Quand le film est diffusé pour la première fois à la télévision allemande, le nom de Herzog a disparu depuis longtemps des pages des revues cinéphiles et des affiches des grands festivals. Le temps a passé et l’époque n’est plus celle des super-auteurs mégalomanes de sa génération : Cimino paie toujours, et à jamais, le naufrage de sa Porte du Paradis. Coppola a jeté l’éponge. Les autres sont morts ou à la retraite. À l’aube du XXIe siècle, Werner Herzog n’évoque plus que le souvenir déjà lointain d’un cinéma viril, spectaculaire et fou : celui d’Aguirre et de Fitzcarraldo, inévitablement associés l’un comme l’autre à la figure incontournable et démente de Klaus Kinski. Où est passé le réalisateur ? Personne ne le sait vraiment. Les plus renseignés évoquent des mises en scène d’opéra : un Doktor Faust à Bologne, La Dame du lac à Milan… Mais rien, ou si peu, trouve son chemin jusque dans les salles obscures. Herzog a abandonné le cinéma, semble-t-il. Ou peut-être est-ce le cinéma qui a laissé tomber Herzog.

La vérité, c’est que le cinéaste ne cesse de tourner, partout, depuis que la critique a perdu sa trace quelque part entre Fitzcarraldo (1982) et Cobra Verde (1987). C’est plus d’une quinzaine de films (à présent tous édités chez Potemkine) que l’on découvrira bien plus tard, une fois indiscutable le retour en grâce de Werner Herzog sur la scène internationale. Une plongée dans l’enfer quotidien des enfants soldats miskitos du Nicaragua (La Bataille du petit soldat) ; l’ascension consécutive de deux sommets du Gasherbrum dans le Karakoram pakistanais (La Montagne lumineuse) ; la danse aux mille couleurs des Wodaabe du sud-Sahara, où les hommes maquillés paradent devant les femmes pour être désignés par elles comme époux (Les Bergers du soleil) ; l’abîme insondable laissé par l’écroulement du règne de Bokassa en Centrafrique (Échos d’un sombre empire) ; le survol apocalyptique des 732 puits de pétrole en flammes dans le Koweït dévasté de la guerre du Golfe (Leçons de ténèbres) ; l’exploration hallucinée des mystères de la spiritualité russe (Les Cloches des profondeurs)… Loin des radars cinéphiles et de la pénitence accablée des réalisateurs passés de mode, Herzog continue son chemin, imperturbable, et pose sa caméra partout où il le peut.

Où situer Wings of Hope dans cette cohue étourdissante de films ? Sans doute faudrait-il commencer par l’inscrire au sein d’un triptyque d’œuvres extrêmement voisines, une trilogie achevée au tournant du siècle par Herzog qui semble assurément faire bloc.
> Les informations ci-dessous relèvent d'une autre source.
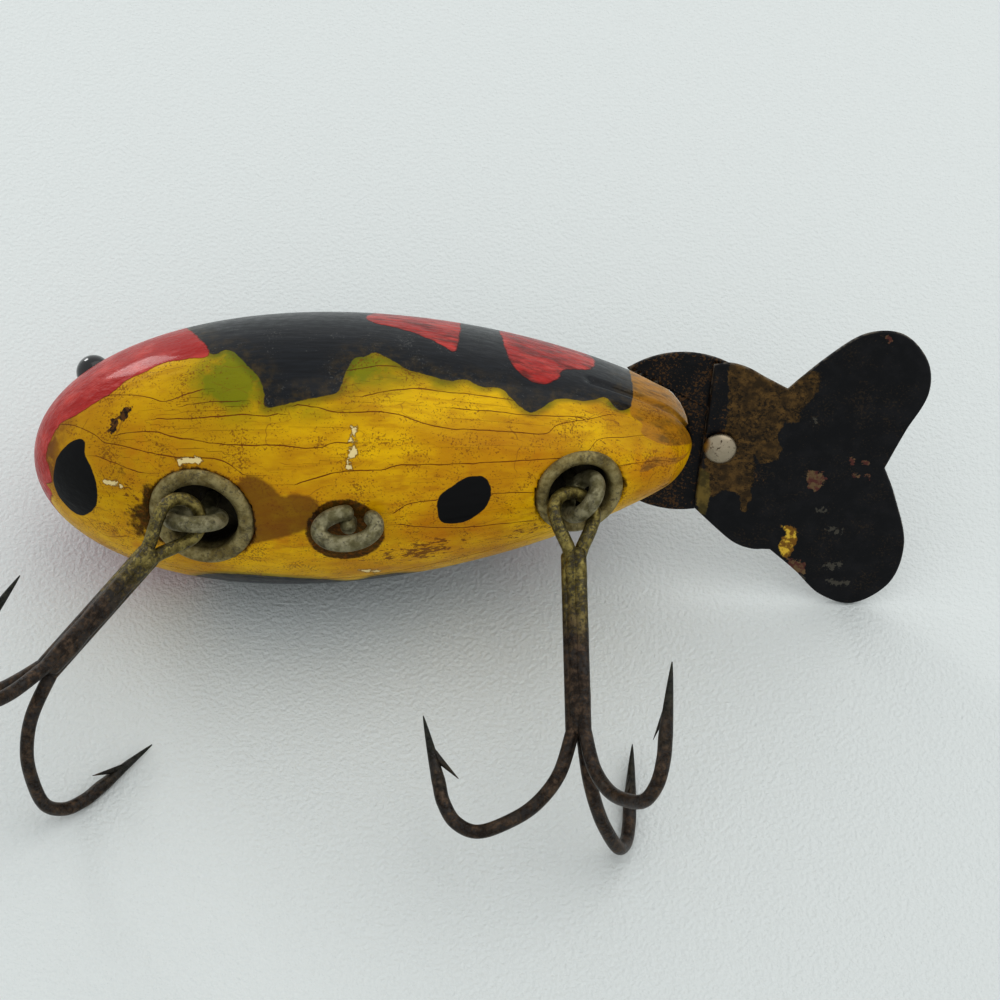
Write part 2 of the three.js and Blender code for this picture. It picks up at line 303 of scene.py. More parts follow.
RED_HEAD = [(2.4, 1), (2.5, 32), (3.3, 46), (4.4, 55), (6, 56), (7.1, 58), (8.5, 61), (10.3, 64), (11.9, 70),
            (14, 73), (15.8, 76), (18.5, 76), (20.6, 78), *HEAD_LINE, (14, 288), (10, 296), (7, 302),
            (4.4, 305), (3, 318), (2.2, 335), (2, 359), (-6, 359), (-6, 180), (-6, 1)]
RED_PATCHES = [[(36.2, 112), (37.1, 102), (40.4, 98), (42.5, 94), (44.2, 90), (45.7, 86), (46, 104),
                (45.4, 128), (43.5, 146), (39, 140)],
               [(49.9, 122), (50.4, 108), (50.8, 97), (51.7, 84), (53.1, 76), (54.7, 74), (56.3, 82),
                (56.8, 92), (59.4, 101), (59.8, 120), (57, 138), (52, 138)]]
HIDDEN_PATCHES = [[(along - 2.5, 354 - round_deg) for along, round_deg in patch] for patch in RED_PATCHES]
body_marks = {"black": painted(BLACK_UPPER + BLACK_UNDER + HEAD_LINE[::-1]), "head": painted(RED_HEAD)}
patches = [painted(patch) for patch in RED_PATCHES + HIDDEN_PATCHES]
body_marks["red"] = np.min([body_marks["head"]] + patches, 0)
print("black covers", (body_marks["black"] < 0).mean().round(2), "of the grid")

# %% The two black spots of the belly, the brown stains and the bare tail end
KIDNEY = [(6.7, 40), (7.4, 38), (7.4, 30), (7.9, 24), (8.4, 16), (8.5, 9), (8.2, 0), (7.2, -8), (6, -14),
          (4.9, -14), (3.7, -7), (3.2, 6), (3.5, 20), (4.2, 31), (5.5, 38)]
OVAL = [(43.9, 4), (44.2, 10), (45.4, 14), (46.7, 18), (47.8, 19), (48.9, 18), (49.4, 12), (49.2, 6),
        (48.5, 0), (47, -5), (45.6, -6), (44.2, -4)]
DRIP = [(24.6, 20), (25.8, 20), (27.1, 17), (28.3, 12), (29.8, 13), (31.8, 10), (31.9, 3), (30.6, -3),
        (28.4, -7), (25.8, -10), (23.7, -12), (22, 0), (22.5, 12)]
TAIL_END = [(63.6, 140), (63.6, 100), (63.6, 70), (63.9, 64), (64.8, 58), (64.8, 48), (67.1, 38), (69.2, 36),
            (72, 36), (72, 324), (68, 322), (65, 300), (63.8, 262), (63.6, 200)]
TAIL_PATCH = [(64.5, 10), (65, 20), (66.3, 25), (69.2, 12), (69.4, 4), (66.8, 12), (65.2, 10)]
body_marks["spots"] = np.minimum(painted(KIDNEY, 0), painted(OVAL, 0))
body_marks["drip"] = painted(DRIP, 0)
body_marks["ochre"] = np.minimum(painted(TAIL_END), painted(TAIL_PATCH, 0))

# %% Cream chips, a dark smudge, and the long drying cracks
CREAM = [[(35.8, 40.5), (35.7, 36.5)], [(35.9, 34.5), (35.6, 29)], [(35.3, 26.5), (35.3, 24.5)],
         [(17.8, 26.5), (20, 26.5)], [(9.6, 15), (11.2, 14)], [(35.4, -34.5), (36.8, -36.5)]]
SMUDGE = [[(12.1, 52), (11.6, 48.5)], [(11, 46.5), (10.5, 43.5)]]
CRACKS = [
    [(10.1, 63), (14, 58), (16.4, 54), (18.5, 56), (20.1, 58)], [(18.5, 51), (21.5, 52), (24.1, 52)],
    [(15.4, 46), (18.5, 45), (21.7, 45), (24.1, 46), (26.7, 45), (28.1, 46)],
    [(11.4, 40), (15, 40), (17.4, 37), (21.7, 34), (24.1, 33), (27.7, 33), (32, 32), (33.5, 34), (35.3, 34)],
    [(4.5, 54), (8.4, 42), (9.7, 36), (11.7, 34), (14.3, 31), (17.4, 28), (20.6, 28), (22.6, 26), (24.4, 21)],
    [(30, 17), (32, 20), (33.9, 22), (38.4, 23), (40.4, 25), (45.4, 25), (50.5, 26), (56.9, 27)],
    [(30, 50), (32.2, 49), (34.1, 47), (38.4, 48), (40.2, 47), (42.5, 44), (45, 42), (48, 42), (51, 42),
     (54.9, 42), (56.2, 48), (59, 54), (60.5, 58), (61.8, 62)], [(35.3, 67), (37.8, 70), (39.8, 71)],
    [(36.9, 55), (40.2, 59), (42.9, 60), (46.7, 60), (51.5, 60)],
    [(45.7, 52), (49.4, 52), (52.9, 52), (56.5, 54), (59, 56)],
    [(39.6, 3), (41, 7), (42.7, 8), (43.9, 8)], [(49.6, 9), (52.2, 8), (53.7, 7)],
    [(40, -3), (42.5, -6), (47, -10), (50.1, -11), (53.6, -14)],
    [(59.4, 32), (60.5, 41), (63.1, 44), (64.8, 47)], [(62.5, 19), (64.5, 20), (67.1, 18), (69.2, 4)],
    [(6.8, -14), (8.2, -24), (11, -18)], [(8.9, 29), (11.4, 24), (13.7, 21)],
    [(65.7, 102), (67.8, 106), (69.3, 128)], [(53.6, 112), (56.3, 113), (59, 118)],
    [(12, -40), (22, -38), (34, -42), (46, -36), (56, -30)], [(8, -60), (18, -64), (30, -58), (40, -62)],
]
FAR = 9.0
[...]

Plus que tout autre chose peut-être, ces films sont ceux d’un retour : celui du réalisateur au cœur de la jungle, terrain qui l’a vu naître comme auteur près de trente ans plus tôt quand le monde ébahi découvrait le bruit et la fureur d’Aguirre.

Retour traumatique

Little Dietler Needs to Fly, documentaire qu’Herzog adaptera plus tard en film de fiction (Rescue Dawn, 2006), rejouait ainsi étape par étape, geste par geste, l’évasion d’un pilote américain prisonnier des Viet-Congs après le crash de son avion au Laos, en 1966. Mein Liebster Feind Ennemis intimes en français – partait sur les traces de Klaus Kinski, du petit appartement munichois partagé avec Herzog et sa famille dans les années 1950, jusqu’au cœur de l’immense forêt péruvienne, dans l’enfer et la folie furieuse du tournage de Fitzcarraldo. Deux odyssées, donc, et deux voyages dans le temps que la caméra tente de retrouver dans les entrailles de la jungle. S’il paraît plus proche, à première vue, de Little Dieter Needs to Fly, dont il serait le curieux film jumeau, Wings of Hope travaille aussi, en creux, la dimension autobiographique explorée à plein par Mein Liebster Feind. La tragédie du vol LANSA 508, il faut dire, résonne intimement en lui, et plus encore que cela : à l’en croire, elle a ben failli être la sienne.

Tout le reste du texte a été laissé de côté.